City attorney Bruce Bennett filed a response in September to Taubitz’s discovery requests, calling them”overbroad, unduly burdensome, and not reasonably calculated to lead to the discovery of admissible evidence.”
In a court order, Rhodes concluded Taubitz did now show “good cause” to be added to the lineup of creditor attorneys taking turns questioning witnesses in the trial, which enters its fifth day Tuesday.
In August, Taubitz filed an objection to Detroit’s eligibility for bankruptcy in August, arguing the city is not insolvent because it “failed” to determine the value of Belle Isle, the Coleman A. Young International Airport or the Detroit Institute of Arts masterpieces prior to the July 18 bankruptcy filing.

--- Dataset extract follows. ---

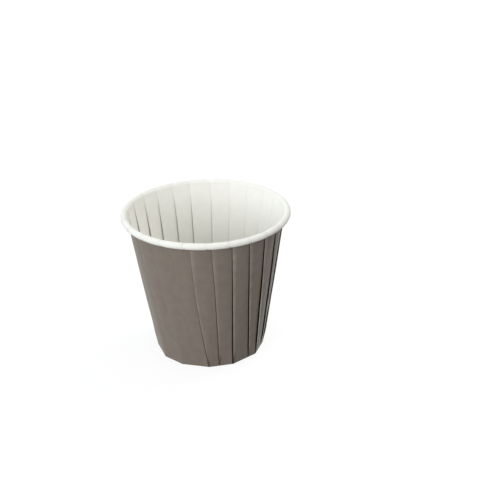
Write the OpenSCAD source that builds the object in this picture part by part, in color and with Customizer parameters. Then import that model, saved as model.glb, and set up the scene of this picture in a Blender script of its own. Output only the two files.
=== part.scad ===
// Pleated paper baking cup. One round paper blank is drawn up into a cup, the paper left over is
// folded flat into knife pleats, and the edge is rolled outwards into a rim. All sizes are in millimetres
// and all angles in degrees. The origin is the middle of the base, with +Z up.

/* [Cup] */
// Diameter over the rolled rim
top_d = 73; // [68:0.5:84]
// Diameter of the base across its corners
base_d = 46.6; // [38:0.2:54]
// Height from the base to the top of the rim
height = 64; // [44:0.5:70]

/* [Paper] */
// Thickness of the paper
paper_t = 0.15; // [0.1:0.01:0.2]
// Air between the layers of a pleat
layer_gap = 0.08; // [0.05:0.01:0.12]

/* [Pleats] */
// Number of pleats, two for each side of the base
pleat_count = 24; // [16:2:32]
// Share of a pleat's depth that its outside fold lies back from the foot of the pleat
fold_back = 0.9; // [0.5:0.05:1]
// Farthest that the foot of a pleat strays round the base from its even place
foot_stray = 4; // [0:0.5:4]

/* [Rim] */
// Outside diameter of the roll
roll_d = 2.9; // [2.3:0.1:4]
// How far round the roll is turned
roll_turn = 280; // [180:10:280]

/* [Hidden] */

outside_grey = [0.44, 0.42, 0.39];

// Steps up the wall and round the roll
wall_steps = 3;
roll_steps = 7;

// Middle of one layer to the middle of the next, and the whole of a pleat's three layers
layer_step = paper_t + layer_gap;
stack_t = 2 * layer_step + paper_t;

// Middle layer's line in section: from the foot of the wall it runs straight to the roll, and touches it
foot_r = (base_d - stack_t) / 2;
roll_r = (roll_d - stack_t) / 2;
roll_mid_r = (top_d - roll_d) / 2;
roll_mid_z = height - roll_d / 2;
foot_to_roll = norm([roll_mid_r - foot_r, roll_mid_z]);
wall_lean = atan2(roll_mid_r - foot_r, roll_mid_z) - asin(roll_r / foot_to_roll);
wall_l = sqrt(foot_to_roll ^ 2 - roll_r ^ 2);

// Angle from one pleat to the next, and the depth of a pleat at its foot
pitch = 360 / pleat_count;
foot_depth = 3 * paper_t;

// How far the foot of each pleat strays, as a share of foot_stray
strays = [
    -0.8, 0.3, 0.6, -0.5, 0.1, 0.7, -0.3, -0.6, 0.5, 0.2, -0.7, 0.4,
    0.6, -0.2, 0.7, 0.3, -0.3, 0.4, -0.1, -1, -1, 0.8, -0.3, 0.4
];
function stray(i) = let (k = (i + pleat_count) % pleat_count) strays[k % len(strays)];

// Angle of the foot line of pleat i at a height share h, even at the rim
function foot_angle(i, h) = pitch * i + foot_stray * stray(i) * (1 - h);

// Length of an arc as an angle at radius r
function arc(length, r) = length / r * 180 / PI;

// Station along the sheet: [radius, height, outward normal in section, distance from the foot, height share]
function wall_station(h) = let (s = wall_l * h) [
    foot_r + s * sin(wall_lean),
    s * cos(wall_lean),
    h == 0 ? [1, 0] : [cos(wall_lean), -sin(wall_lean)],
    s,
    h
];
function roll_station(turned) = let (a = 180 - wall_lean - turned) [
    roll_mid_r + roll_r * cos(a),
    roll_mid_z + roll_r * sin(a),
    [-cos(a), -sin(a)],
    wall_l + roll_r * turned * PI / 180,
    1
];
stations = [
    for (k = [0 : wall_steps]) wall_station(k / wall_steps),
    for (k = [1 : roll_steps]) roll_station(roll_turn * k / roll_steps)
];

// Depth of a pleat: half of what the flat blank is wider there than the cup, as an angle
function pleat_depth(st) = let (
    r = st[0],
    spare = pitch / 2 * ((foot_r + st[3]) / r - 1),
    least = arc(foot_depth, r),
    most = pitch - least
) min(max(spare, least), most);

// How far the straight sides of the base lie inside the circle through its corners, at angle a
function side_inset(a) = let (
    even = 2 * floor(a / (2 * pitch)),
    i = foot_angle(even, 0) > a ? even - 2 : foot_angle(even + 2, 0) < a ? even + 2 : even,
    from = foot_angle(i, 0),
    to = foot_angle(i + 2, 0)
) foot_r * (1 - cos((to - from) / 2) / cos(a - (from + to) / 2));

// A point of the sheet at angle a and station st, off the middle layer by the given amount
function sheet_point(st, a, off) = let (
    r = st[0] + off * st[2][0] - side_inset(a) * (1 - st[4]) ^ 2
) [r * cos(a), r * sin(a), st[1] + off * st[2][1]];

// The two faces of the sheet through pleat i at station st, three points to each of the pleat's layers
function outside_points(st, i) = let (
    depth = pleat_depth(st),
    fold_out = foot_angle(i, st[4]) - fold_back * depth,
    middle = fold_out + depth / 2,
    fold_in = fold_out + depth,
    inner = fold_in - arc(paper_t, st[0]),
    half = paper_t / 2
) [
    for (a = [fold_out, middle, inner]) sheet_point(st, a, -layer_step + half),
    for (a = [inner, middle, fold_out]) sheet_point(st, a, -half),
    for (a = [fold_out, middle, fold_in]) sheet_point(st, a, layer_step + half)
];
function inside_points(st, i) = let (
    depth = pleat_depth(st),
    fold_out = foot_angle(i, st[4]) - fold_back * depth,
    middle = fold_out + depth / 2,
    fold_in = fold_out + depth,
    inner = fold_out + arc(paper_t, st[0]),
    half = paper_t / 2
) [
    for (a = [fold_out, middle, fold_in]) sheet_point(st, a, -layer_step - half),
    for (a = [fold_in, middle, inner]) sheet_point(st, a, half),
    for (a = [inner, middle, fold_in]) sheet_point(st, a, layer_step - half)
];

// Wall, pleats and roll: the folded sheet as one closed skin, up its outside face and down its inside face
module folded_sheet() {
    outside = [for (st = stations) each [for (i = [0 : pleat_count - 1]) each outside_points(st, i)]];
    inside = [for (k = [len(stations) - 1 : -1 : 0])
        each [for (i = [0 : pleat_count - 1]) each inside_points(stations[k], i)]];
    rings = 2 * len(stations);
    ring_l = len(outside) / len(stations);
    faces = [for (k = [0 : rings - 1], j = [0 : ring_l - 1]) let (
        next = (k + 1) % rings * ring_l,
        on = (j + 1) % ring_l,
        a = k * ring_l + j,
        b = next + j,
        c = next + on,
        d = k * ring_l + on
    ) each k < len(stations) ? [[a, b, c], [a, c, d]] : [[a, b, d], [b, c, d]]];
    polyhedron(concat(outside, inside), faces);
}

// Base of the cup: its edge follows the middle of the sheet round the foot of the wall, with a corner at
// every second pleat
function base_edge(i) = let (
    st = stations[0],
    depth = pleat_depth(st),
    fold_out = foot_angle(i, 0) - fold_back * depth,
    cap = fold_out + arc(paper_t / 2, st[0])
) [
    sheet_point(st, fold_out, -layer_step),
    sheet_point(st, cap, -layer_step),
    sheet_point(st, cap, layer_step),
    sheet_point(st, fold_out + depth, layer_step)
];
module base() {
    linear_extrude(paper_t)
        polygon([for (i = [0 : pleat_count - 1]) each [for (p = base_edge(i)) [p[0], p[1]]]]);
}

module pleated_cup() {
    color(outside_grey)
        union() {
            folded_sheet();
            base();
        }
}

pleated_cup();
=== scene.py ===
"""A pleated paper baking cup: one printed paper blank, folded up into a cup and rolled over at its edge."""

import math

import bpy
from bpy.props import FloatProperty, FloatVectorProperty, IntProperty, PointerProperty
from mathutils import Matrix, Vector


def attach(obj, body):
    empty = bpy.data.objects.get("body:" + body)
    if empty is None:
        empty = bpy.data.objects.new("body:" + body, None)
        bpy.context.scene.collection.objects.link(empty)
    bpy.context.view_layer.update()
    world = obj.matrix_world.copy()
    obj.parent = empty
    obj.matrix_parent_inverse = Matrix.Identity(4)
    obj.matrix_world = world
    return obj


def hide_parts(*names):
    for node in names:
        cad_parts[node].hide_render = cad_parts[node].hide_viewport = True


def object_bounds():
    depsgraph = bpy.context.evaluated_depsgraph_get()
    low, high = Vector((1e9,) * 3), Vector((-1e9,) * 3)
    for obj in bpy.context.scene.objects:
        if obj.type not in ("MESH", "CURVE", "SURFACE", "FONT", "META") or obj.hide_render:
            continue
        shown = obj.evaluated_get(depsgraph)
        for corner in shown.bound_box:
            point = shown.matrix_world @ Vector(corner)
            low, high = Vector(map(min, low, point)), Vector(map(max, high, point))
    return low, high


bl_info = {
    "name": "Pleated Baking Cup",
    "version": (1, 0, 0),
    "blender": (4, 5, 0),
    "location": "3D View > Sidebar > Baking Cup",
    "description": "Folds a paper baking cup from its flat blank and sets a plain stage for it",
    "category": "Object",
}

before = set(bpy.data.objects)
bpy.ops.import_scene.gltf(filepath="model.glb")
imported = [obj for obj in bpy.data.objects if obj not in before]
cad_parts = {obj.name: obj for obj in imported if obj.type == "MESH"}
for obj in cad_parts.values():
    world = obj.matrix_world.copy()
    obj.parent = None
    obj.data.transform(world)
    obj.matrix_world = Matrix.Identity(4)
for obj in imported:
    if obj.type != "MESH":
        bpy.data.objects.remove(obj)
CAD_LOW, CAD_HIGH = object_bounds()

# How far each pleat strays from its even place, in degrees: at the foot, at the rim, and half way up.
# The pleats are numbered anticlockwise from +X.
FOOT_STRAY = [-3.2, 1.2, 2.4, -2.0, 0.4, 2.8, -1.2, -2.4, 2.0, 0.8, -2.8, 1.6]
FOOT_STRAY += [2.4, -0.8, 2.8, 1.2, -1.2, 1.6, -0.4, -4.0, -4.0, 3.2, -1.2, 1.6]
RIM_STRAY = [-2.0, -2.4, -2.9, -3.5, -4.3, -4.2, -4.4, -3.3, -4.1, -5.0, -6.2, -6.3]
RIM_STRAY += [-5.6, -4.8, -4.0, -3.0, -2.0, -0.8, 0.2, 0.2, 0.5, -0.6, -0.9, -1.4]
SWAY = [0.4, -0.6, 0.5, -0.4, -1.6, -3.0, -1.2, 0.1, -2.7, -1.2, 0.0, -0.2]
SWAY += [0.5, -0.4, 0.3, -0.6, 0.2, -0.3, -1.9, 1.0, 0.5, -1.2, 0.3, -0.4]

# How far each pleat stands open, as a share of the cup's own amount
OPEN_OUTSIDE = [1.0, 0.8, 1.1, 0.7, 1.0, 0.9, 0.6, 1.0, 0.8, 1.1, 0.9, 0.7]
OPEN_OUTSIDE += [0.5, 0.2, 0.0, 0.0, 0.0, 0.0, 0.8, 0.7, 1.2, 1.1, 1.7, 1.4]
OPEN_INSIDE = [0.7, 0.6, 0.5, 0.5, 0.5, 0.9, 1.3, 1.8, 1.4, 1.5, 1.5, 2.2]
OPEN_INSIDE += [1.4, 1.0, 1.0, 0.8, 0.9, 1.0, 0.8, 0.7, 0.9, 0.8, 0.6, 0.7]

# How much paler the print is on the lower part of each fold: partly rubbed-off print, partly painted
# highlight
WEAR_AND_HIGHLIGHT = [1.0, 0.5, 0.0, 0.0, 0.1, 0.0, 0.0, 0.2, 0.0, 0.0, 0.1, 0.0]
WEAR_AND_HIGHLIGHT += [0.1, 0.0, 0.0, 0.1, 0.0, 0.0, 0.0, 0.0, 0.0, 0.2, 0.7, 1.4]

# Where the sheet's points lie along each part of a pleat: across a layer, round a fold in degrees, and
# along the panel to the next pleat
LAYER = (0.0, 0.34, 0.67, 1.0)
BEND = (-90, -45, 0, 45, 90)
RUN = (0.25, 0.5, 0.75)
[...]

United Auto Workers general counsel Michael Nicholson delivered blistering remarks about Gov. Rick Snyder’s testimony to reporters standing outside the federal courthouse Monday afternoon.
They were remarks Nicholson made with the help of three UAW attorneys who coached him before he spoke to reporters.
That’s because Nicholson himself was not in court Monday because he had to be sequestered from other witnesses while he waits to take the witness stand next week in the trial.
But that didn’t stop him from joining a chorus of union criticism of Snyder’s frequent invocation of an attorney-client privilege concerning deliberations over possible pension cuts in the bankruptcy during his nearly three-hour live testimony.
“The governor of the state of Michigan disrespects (retirees), disrespects their constitution and disrespects the truth,” Nicholson said. “Let the truth come out. Let’s hear what they said behind closed doors about gutting people’s pensions.”
The UAW represents a small number of unionized city employees, such as librarians and attorneys in the city’s law department. But the labor union has taken on Detroit’s bankruptcy case because of its potential sweeping impact on the treatment of public pensions in municipal bankruptcies.